What needs to be done. Pick out each line of the records in which the word "this" appears.

Record excerpts.
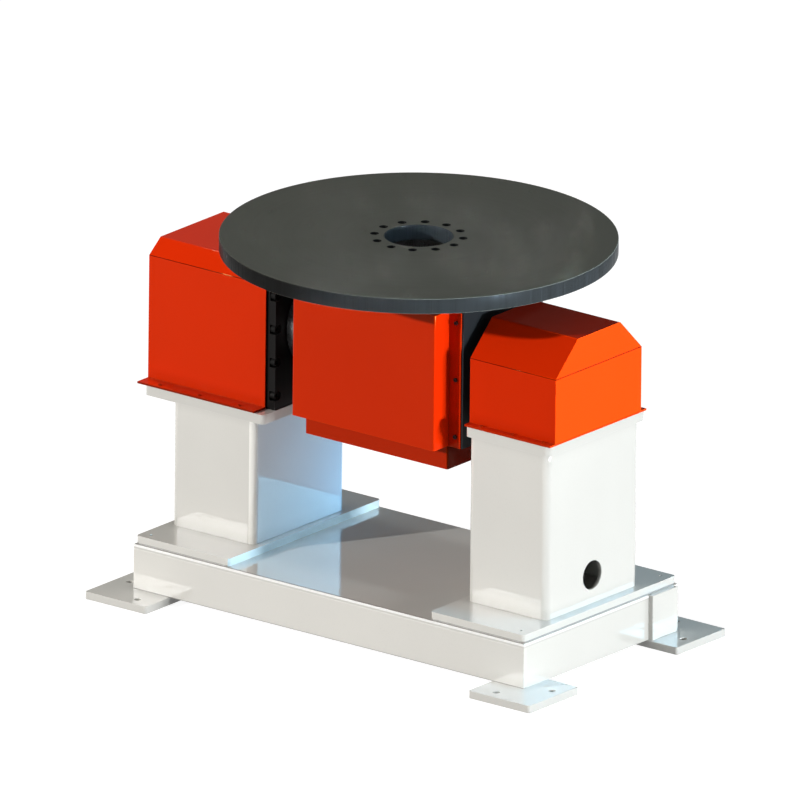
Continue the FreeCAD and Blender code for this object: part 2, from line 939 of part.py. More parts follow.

* * *

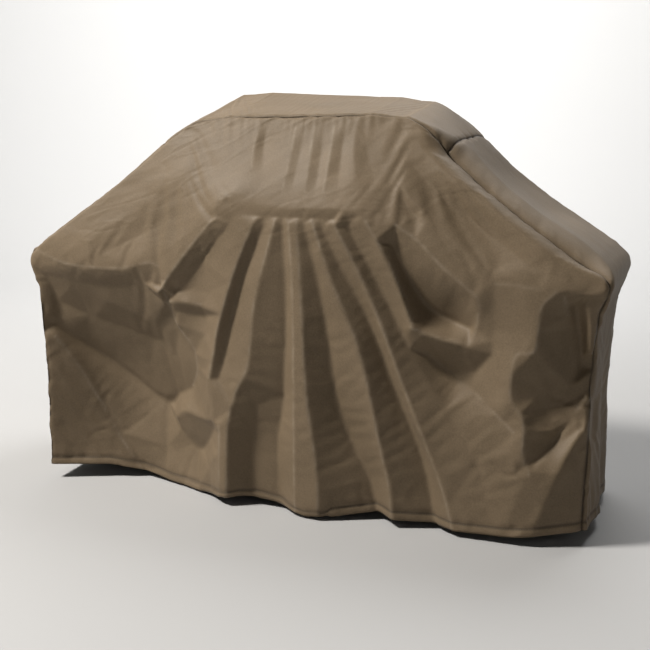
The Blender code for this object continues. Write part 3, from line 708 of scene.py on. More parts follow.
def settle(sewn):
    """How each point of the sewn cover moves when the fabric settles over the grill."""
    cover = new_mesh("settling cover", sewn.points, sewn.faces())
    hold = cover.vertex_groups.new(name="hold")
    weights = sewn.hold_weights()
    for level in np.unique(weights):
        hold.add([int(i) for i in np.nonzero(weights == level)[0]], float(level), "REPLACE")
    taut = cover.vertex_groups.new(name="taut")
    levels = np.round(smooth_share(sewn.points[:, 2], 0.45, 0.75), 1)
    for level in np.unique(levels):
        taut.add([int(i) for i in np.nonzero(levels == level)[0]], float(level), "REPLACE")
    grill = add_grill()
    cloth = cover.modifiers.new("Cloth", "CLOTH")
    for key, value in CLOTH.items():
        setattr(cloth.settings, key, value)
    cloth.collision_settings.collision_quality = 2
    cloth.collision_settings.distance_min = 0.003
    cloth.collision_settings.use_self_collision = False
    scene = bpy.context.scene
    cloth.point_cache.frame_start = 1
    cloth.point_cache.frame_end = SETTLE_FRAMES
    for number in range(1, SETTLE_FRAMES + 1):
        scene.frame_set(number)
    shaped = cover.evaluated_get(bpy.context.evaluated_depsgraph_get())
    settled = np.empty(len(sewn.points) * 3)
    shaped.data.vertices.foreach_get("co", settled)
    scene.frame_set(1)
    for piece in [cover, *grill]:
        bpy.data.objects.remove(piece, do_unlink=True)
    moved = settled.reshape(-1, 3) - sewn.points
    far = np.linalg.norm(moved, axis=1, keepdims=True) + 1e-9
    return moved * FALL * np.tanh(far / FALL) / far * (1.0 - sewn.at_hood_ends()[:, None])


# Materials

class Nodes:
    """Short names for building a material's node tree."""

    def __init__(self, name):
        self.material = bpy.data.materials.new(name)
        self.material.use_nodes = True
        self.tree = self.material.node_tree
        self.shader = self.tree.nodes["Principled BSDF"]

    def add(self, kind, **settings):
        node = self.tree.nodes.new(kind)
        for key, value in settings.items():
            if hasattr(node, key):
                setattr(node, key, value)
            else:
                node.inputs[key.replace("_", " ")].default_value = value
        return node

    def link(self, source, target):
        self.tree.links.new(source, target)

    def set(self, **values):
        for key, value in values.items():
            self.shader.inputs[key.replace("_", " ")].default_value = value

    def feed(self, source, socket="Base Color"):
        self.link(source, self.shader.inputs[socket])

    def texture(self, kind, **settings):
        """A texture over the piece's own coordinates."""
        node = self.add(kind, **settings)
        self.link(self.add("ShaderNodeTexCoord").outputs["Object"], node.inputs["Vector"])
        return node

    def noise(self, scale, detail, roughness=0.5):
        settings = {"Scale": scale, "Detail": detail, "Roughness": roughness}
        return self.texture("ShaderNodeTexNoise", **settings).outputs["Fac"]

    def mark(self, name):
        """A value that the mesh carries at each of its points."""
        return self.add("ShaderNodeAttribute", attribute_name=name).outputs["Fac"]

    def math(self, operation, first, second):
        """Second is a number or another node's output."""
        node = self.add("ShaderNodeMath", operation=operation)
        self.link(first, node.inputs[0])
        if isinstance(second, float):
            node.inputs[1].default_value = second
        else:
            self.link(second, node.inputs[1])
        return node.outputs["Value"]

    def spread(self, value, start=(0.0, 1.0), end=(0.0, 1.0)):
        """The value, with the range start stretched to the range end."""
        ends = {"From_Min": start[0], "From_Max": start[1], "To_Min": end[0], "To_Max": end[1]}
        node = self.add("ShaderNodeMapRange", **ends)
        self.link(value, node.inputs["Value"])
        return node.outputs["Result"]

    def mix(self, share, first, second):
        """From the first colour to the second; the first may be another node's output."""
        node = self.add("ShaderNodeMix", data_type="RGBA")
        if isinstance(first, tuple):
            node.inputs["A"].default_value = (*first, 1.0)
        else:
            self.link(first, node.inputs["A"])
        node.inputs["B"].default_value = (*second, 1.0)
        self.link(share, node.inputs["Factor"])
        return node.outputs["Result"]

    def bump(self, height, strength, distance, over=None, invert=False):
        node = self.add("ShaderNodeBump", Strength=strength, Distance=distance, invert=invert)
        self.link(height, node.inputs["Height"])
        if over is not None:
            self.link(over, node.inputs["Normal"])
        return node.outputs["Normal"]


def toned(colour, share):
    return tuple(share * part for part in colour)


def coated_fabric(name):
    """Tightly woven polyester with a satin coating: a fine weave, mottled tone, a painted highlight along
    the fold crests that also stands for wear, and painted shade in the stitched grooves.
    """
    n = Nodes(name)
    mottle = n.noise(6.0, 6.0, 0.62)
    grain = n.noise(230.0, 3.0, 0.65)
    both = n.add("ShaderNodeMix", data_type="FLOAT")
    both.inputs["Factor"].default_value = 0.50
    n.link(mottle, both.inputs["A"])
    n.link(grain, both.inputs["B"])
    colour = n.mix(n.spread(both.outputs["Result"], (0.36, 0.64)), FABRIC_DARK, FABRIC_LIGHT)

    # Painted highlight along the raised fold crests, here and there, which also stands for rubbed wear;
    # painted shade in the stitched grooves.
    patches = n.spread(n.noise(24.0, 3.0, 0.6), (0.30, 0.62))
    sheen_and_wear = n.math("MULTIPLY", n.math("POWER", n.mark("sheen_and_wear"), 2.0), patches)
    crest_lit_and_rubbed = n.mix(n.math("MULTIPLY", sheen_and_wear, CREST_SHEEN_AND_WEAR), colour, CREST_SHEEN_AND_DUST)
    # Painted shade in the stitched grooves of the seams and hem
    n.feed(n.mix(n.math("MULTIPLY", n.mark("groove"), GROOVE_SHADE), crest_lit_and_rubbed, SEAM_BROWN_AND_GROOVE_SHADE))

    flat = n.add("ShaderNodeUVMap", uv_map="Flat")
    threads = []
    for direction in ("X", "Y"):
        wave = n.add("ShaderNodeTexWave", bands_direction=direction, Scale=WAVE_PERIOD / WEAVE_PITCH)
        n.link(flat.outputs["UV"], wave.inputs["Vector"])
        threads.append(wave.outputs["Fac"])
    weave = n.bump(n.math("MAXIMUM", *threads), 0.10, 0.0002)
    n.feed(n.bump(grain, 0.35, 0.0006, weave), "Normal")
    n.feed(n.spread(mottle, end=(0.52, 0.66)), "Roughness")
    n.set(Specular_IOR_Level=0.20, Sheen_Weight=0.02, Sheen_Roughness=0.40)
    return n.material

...

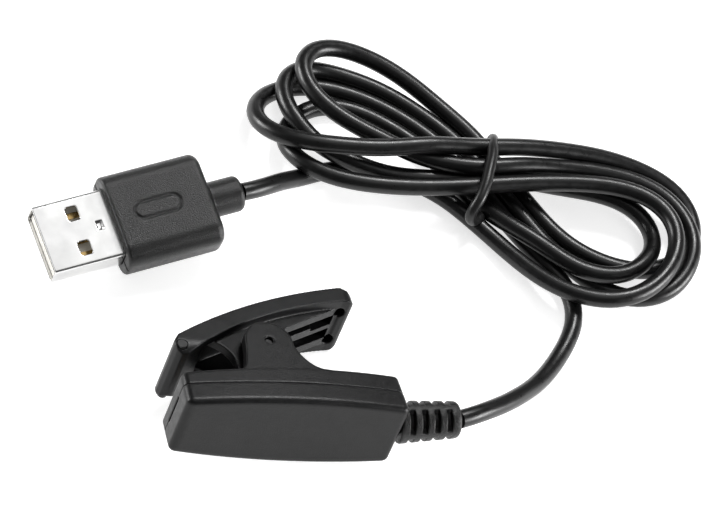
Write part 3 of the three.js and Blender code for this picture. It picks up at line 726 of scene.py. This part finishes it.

Output of the task.
Continue the FreeCAD and Blender code for this object: part 2, from line 939 of part.py. More parts follow.
The Blender code for this object continues. Write part 3, from line 708 of scene.py on. More parts follow.
Write part 3 of the three.js and Blender code for this picture. It picks up at line 726 of scene.py. This part finishes it.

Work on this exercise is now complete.